▸ Extracted information

----------

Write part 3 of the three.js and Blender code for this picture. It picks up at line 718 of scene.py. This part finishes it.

----------

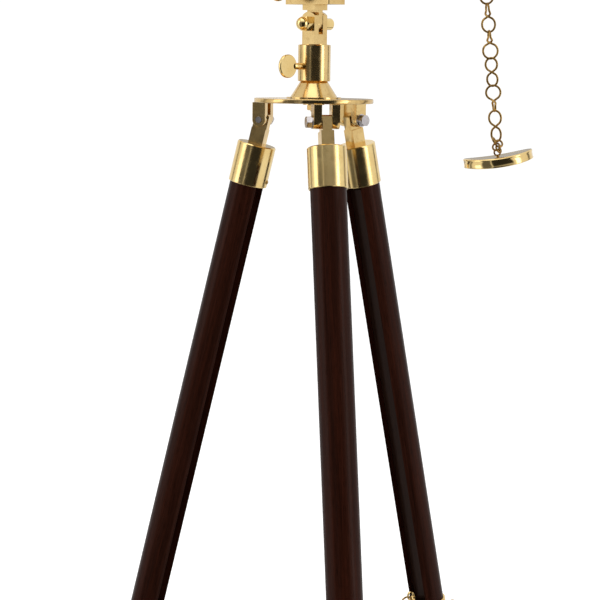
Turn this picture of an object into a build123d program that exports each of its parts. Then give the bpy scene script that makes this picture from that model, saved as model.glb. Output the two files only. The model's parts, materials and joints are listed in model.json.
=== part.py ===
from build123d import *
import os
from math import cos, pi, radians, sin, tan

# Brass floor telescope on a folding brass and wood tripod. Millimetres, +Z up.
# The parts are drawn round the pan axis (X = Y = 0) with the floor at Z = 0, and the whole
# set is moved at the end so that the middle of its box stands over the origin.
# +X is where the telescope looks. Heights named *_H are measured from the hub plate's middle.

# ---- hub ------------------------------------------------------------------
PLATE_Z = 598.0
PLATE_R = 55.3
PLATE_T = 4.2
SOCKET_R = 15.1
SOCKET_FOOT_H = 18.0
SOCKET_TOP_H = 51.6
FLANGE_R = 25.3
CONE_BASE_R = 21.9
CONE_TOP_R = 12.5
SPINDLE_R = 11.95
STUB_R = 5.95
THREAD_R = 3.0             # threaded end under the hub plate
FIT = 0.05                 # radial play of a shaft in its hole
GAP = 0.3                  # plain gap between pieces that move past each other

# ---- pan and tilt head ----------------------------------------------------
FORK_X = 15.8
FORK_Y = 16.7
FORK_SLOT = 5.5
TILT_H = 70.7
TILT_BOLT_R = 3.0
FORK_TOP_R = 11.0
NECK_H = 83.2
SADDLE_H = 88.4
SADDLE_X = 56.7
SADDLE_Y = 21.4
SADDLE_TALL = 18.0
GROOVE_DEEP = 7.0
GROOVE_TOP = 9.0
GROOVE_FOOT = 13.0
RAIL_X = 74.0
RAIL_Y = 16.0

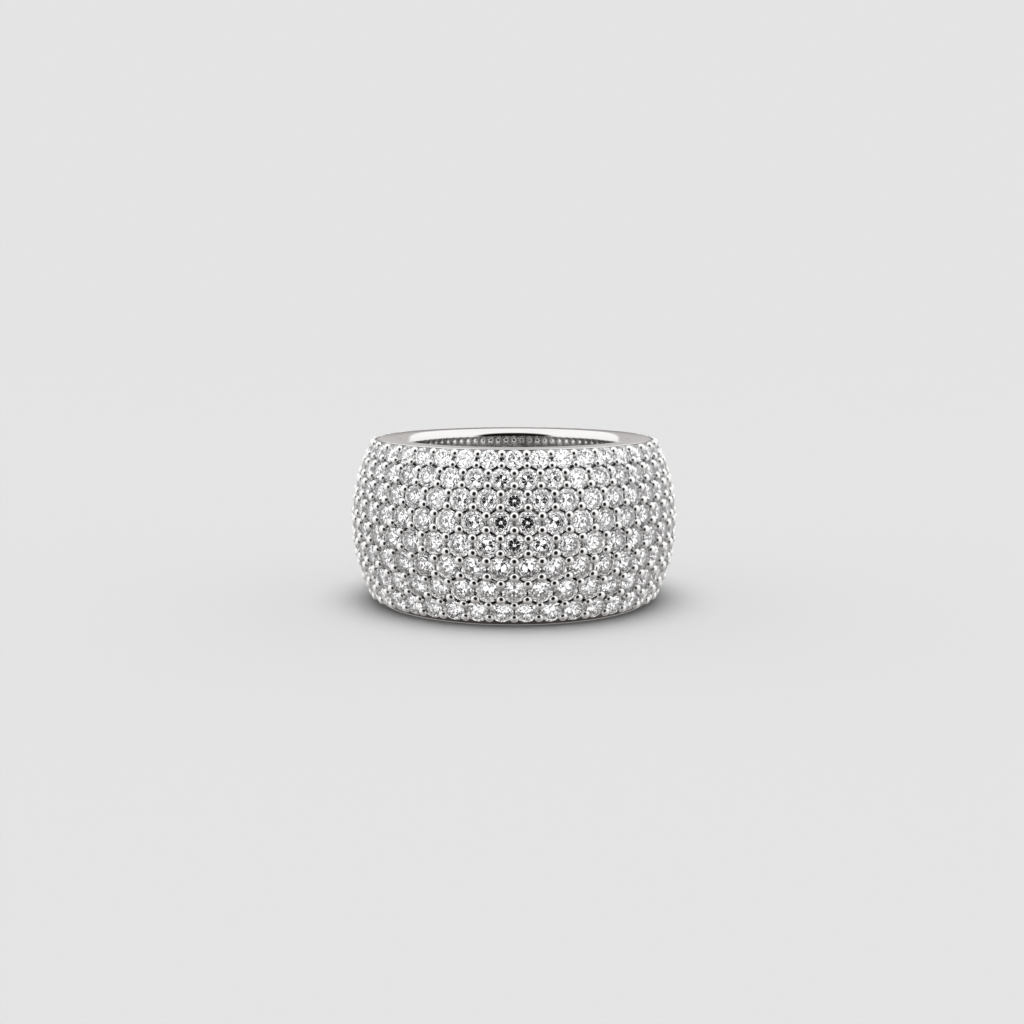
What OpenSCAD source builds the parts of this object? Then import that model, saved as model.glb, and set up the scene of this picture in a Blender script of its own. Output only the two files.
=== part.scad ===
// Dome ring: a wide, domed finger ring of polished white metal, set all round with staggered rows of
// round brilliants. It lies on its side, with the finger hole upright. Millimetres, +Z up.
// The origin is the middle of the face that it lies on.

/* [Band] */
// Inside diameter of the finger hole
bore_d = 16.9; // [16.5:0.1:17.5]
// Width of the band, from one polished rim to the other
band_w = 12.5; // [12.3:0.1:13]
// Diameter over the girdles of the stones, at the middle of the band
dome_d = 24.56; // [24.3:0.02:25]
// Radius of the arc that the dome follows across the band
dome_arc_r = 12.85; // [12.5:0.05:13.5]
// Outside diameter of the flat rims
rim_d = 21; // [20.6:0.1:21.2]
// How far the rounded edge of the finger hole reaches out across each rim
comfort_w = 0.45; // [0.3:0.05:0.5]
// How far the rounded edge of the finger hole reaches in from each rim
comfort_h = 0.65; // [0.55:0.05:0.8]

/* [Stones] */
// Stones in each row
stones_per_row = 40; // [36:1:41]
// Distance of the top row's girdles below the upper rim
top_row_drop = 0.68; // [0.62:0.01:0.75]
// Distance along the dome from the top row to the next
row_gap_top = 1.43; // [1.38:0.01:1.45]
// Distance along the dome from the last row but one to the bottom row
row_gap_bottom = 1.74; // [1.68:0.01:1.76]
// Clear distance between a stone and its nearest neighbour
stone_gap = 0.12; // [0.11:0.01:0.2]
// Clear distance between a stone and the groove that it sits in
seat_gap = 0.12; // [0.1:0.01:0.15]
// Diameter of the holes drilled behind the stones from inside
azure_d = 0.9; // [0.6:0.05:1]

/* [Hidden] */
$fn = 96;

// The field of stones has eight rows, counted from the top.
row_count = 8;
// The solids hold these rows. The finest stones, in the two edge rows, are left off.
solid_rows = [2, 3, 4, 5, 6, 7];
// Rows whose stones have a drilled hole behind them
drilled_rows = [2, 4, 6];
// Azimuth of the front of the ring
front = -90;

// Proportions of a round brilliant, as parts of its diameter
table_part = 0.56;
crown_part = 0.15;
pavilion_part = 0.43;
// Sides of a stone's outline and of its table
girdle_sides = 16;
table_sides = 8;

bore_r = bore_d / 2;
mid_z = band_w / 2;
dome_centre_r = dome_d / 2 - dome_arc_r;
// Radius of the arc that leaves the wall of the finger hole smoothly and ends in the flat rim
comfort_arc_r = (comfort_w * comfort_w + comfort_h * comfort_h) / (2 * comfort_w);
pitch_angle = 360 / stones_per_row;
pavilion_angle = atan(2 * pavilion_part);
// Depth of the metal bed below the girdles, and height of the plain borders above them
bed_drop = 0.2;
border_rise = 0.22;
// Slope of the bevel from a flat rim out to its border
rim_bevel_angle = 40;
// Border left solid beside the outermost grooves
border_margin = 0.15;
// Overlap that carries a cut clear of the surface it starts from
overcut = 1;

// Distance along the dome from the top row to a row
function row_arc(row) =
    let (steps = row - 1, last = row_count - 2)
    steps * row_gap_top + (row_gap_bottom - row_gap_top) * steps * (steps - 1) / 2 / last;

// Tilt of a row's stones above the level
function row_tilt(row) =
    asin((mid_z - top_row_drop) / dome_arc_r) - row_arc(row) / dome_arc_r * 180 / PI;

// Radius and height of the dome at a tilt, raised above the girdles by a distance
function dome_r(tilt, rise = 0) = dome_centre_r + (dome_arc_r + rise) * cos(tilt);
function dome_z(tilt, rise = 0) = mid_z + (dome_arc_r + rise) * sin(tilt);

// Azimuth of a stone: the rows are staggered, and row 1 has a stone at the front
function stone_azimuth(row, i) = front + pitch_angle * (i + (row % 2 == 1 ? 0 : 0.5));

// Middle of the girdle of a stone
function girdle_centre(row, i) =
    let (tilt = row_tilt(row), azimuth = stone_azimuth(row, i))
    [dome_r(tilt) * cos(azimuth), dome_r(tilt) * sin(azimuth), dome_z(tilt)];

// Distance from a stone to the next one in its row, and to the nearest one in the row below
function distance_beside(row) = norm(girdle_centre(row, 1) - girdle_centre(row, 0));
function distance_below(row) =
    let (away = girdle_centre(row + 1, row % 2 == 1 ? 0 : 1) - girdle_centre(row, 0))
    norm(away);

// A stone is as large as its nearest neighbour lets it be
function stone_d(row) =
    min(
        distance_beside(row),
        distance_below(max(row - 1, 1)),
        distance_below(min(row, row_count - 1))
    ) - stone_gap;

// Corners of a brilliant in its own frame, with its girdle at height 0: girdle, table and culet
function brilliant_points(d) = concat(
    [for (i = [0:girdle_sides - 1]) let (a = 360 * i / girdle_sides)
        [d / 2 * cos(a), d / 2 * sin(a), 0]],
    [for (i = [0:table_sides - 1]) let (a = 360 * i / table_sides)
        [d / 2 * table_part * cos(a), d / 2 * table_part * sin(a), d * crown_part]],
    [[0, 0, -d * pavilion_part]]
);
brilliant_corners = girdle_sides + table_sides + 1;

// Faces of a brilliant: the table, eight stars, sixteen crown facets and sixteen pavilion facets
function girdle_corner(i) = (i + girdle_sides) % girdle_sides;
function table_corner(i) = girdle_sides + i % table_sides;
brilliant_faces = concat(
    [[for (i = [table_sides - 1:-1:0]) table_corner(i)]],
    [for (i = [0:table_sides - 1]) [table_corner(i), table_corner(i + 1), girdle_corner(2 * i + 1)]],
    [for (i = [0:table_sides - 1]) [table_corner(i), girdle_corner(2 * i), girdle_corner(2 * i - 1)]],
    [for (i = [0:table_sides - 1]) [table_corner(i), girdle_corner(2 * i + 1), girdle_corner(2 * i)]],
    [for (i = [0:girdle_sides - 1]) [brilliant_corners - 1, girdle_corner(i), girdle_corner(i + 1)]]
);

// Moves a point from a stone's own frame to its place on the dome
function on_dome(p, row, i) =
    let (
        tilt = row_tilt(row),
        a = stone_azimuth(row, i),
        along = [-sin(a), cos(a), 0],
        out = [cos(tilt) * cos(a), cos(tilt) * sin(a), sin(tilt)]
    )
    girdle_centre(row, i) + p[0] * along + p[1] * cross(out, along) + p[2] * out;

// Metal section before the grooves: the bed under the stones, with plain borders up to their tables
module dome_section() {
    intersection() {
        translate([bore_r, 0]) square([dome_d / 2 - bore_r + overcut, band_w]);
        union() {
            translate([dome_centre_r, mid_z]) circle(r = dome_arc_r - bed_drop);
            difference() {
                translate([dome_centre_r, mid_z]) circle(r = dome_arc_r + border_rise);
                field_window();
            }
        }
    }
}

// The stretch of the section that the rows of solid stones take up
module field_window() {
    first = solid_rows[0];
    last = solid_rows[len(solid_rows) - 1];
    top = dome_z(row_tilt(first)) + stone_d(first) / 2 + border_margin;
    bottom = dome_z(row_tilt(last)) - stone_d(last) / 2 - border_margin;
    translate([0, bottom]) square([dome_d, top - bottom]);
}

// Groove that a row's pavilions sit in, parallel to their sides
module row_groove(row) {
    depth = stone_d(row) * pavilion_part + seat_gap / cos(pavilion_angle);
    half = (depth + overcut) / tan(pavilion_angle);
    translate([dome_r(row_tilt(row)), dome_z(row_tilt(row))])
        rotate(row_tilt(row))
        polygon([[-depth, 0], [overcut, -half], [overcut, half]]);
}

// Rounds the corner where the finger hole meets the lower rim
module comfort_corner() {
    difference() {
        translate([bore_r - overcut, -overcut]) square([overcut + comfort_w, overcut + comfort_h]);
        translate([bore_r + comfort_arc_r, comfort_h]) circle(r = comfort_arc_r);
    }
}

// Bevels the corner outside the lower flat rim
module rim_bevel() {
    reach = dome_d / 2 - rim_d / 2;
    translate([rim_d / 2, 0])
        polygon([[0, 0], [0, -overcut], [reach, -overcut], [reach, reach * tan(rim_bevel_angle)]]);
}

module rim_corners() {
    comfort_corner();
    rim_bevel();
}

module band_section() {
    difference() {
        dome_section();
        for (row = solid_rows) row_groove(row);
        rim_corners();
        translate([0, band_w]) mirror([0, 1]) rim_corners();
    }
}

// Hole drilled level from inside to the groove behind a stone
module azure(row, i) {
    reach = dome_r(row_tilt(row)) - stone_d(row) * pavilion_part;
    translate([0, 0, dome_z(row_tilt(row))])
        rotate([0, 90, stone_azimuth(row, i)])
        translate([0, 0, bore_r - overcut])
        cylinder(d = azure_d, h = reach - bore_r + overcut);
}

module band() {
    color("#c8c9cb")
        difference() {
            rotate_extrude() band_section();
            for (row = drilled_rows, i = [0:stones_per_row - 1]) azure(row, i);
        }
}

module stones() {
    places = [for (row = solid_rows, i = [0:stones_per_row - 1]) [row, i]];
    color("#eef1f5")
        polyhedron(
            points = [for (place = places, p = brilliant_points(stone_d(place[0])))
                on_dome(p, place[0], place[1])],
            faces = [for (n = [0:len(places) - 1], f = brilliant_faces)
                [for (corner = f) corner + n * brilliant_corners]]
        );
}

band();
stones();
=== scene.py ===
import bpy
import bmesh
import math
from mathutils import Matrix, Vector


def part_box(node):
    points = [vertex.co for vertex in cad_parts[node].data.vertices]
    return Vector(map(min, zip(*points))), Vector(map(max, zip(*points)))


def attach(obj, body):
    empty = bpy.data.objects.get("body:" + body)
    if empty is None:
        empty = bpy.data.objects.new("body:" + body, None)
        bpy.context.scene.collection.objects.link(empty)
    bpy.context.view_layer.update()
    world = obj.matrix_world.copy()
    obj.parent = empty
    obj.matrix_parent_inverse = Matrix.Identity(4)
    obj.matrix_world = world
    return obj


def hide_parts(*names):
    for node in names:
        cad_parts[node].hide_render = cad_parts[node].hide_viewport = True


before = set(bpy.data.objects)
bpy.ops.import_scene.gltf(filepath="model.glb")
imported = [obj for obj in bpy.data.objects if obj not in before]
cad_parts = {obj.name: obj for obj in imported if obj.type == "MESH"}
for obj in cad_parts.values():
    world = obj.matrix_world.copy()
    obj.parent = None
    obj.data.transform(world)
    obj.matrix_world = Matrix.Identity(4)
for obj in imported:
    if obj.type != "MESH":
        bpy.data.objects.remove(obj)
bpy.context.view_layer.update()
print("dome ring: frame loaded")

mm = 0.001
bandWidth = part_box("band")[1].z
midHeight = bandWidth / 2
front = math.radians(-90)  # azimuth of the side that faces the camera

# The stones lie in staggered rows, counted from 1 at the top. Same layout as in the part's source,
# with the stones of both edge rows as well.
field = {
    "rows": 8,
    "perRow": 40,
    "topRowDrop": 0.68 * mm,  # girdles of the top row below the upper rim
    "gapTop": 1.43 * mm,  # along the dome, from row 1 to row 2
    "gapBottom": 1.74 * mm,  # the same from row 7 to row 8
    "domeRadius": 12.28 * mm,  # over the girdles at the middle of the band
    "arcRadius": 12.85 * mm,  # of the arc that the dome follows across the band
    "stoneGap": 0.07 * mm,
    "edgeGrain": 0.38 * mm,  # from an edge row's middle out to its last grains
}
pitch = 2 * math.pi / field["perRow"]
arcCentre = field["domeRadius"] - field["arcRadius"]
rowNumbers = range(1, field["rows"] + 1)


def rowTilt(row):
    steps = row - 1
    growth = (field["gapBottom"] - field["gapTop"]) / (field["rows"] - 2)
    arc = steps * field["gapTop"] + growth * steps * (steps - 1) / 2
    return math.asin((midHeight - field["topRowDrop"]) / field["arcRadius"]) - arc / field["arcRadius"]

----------

▸ What you are asked to do
Look back at the entries above. Retype the line with "behind a stone", the line with "before = set(bpy.data.objects)", and all lines in between.

▸ Answer in full
// Hole drilled level from inside to the groove behind a stone
module azure(row, i) {
    reach = dome_r(row_tilt(row)) - stone_d(row) * pavilion_part;
    translate([0, 0, dome_z(row_tilt(row))])
        rotate([0, 90, stone_azimuth(row, i)])
        translate([0, 0, bore_r - overcut])
        cylinder(d = azure_d, h = reach - bore_r + overcut);
}

module band() {
    color("#c8c9cb")
        difference() {
            rotate_extrude() band_section();
            for (row = drilled_rows, i = [0:stones_per_row - 1]) azure(row, i);
        }
}

module stones() {
    places = [for (row = solid_rows, i = [0:stones_per_row - 1]) [row, i]];
    color("#eef1f5")
        polyhedron(
            points = [for (place = places, p = brilliant_points(stone_d(place[0])))
                on_dome(p, place[0], place[1])],
            faces = [for (n = [0:len(places) - 1], f = brilliant_faces)
                [for (corner = f) corner + n * brilliant_corners]]
        );
}

band();
stones();
=== scene.py ===
import bpy
import bmesh
import math
from mathutils import Matrix, Vector


def part_box(node):
    points = [vertex.co for vertex in cad_parts[node].data.vertices]
    return Vector(map(min, zip(*points))), Vector(map(max, zip(*points)))


def attach(obj, body):
    empty = bpy.data.objects.get("body:" + body)
    if empty is None:
        empty = bpy.data.objects.new("body:" + body, None)
        bpy.context.scene.collection.objects.link(empty)
    bpy.context.view_layer.update()
    world = obj.matrix_world.copy()
    obj.parent = empty
    obj.matrix_parent_inverse = Matrix.Identity(4)
    obj.matrix_world = world
    return obj


def hide_parts(*names):
    for node in names:
        cad_parts[node].hide_render = cad_parts[node].hide_viewport = True


before = set(bpy.data.objects)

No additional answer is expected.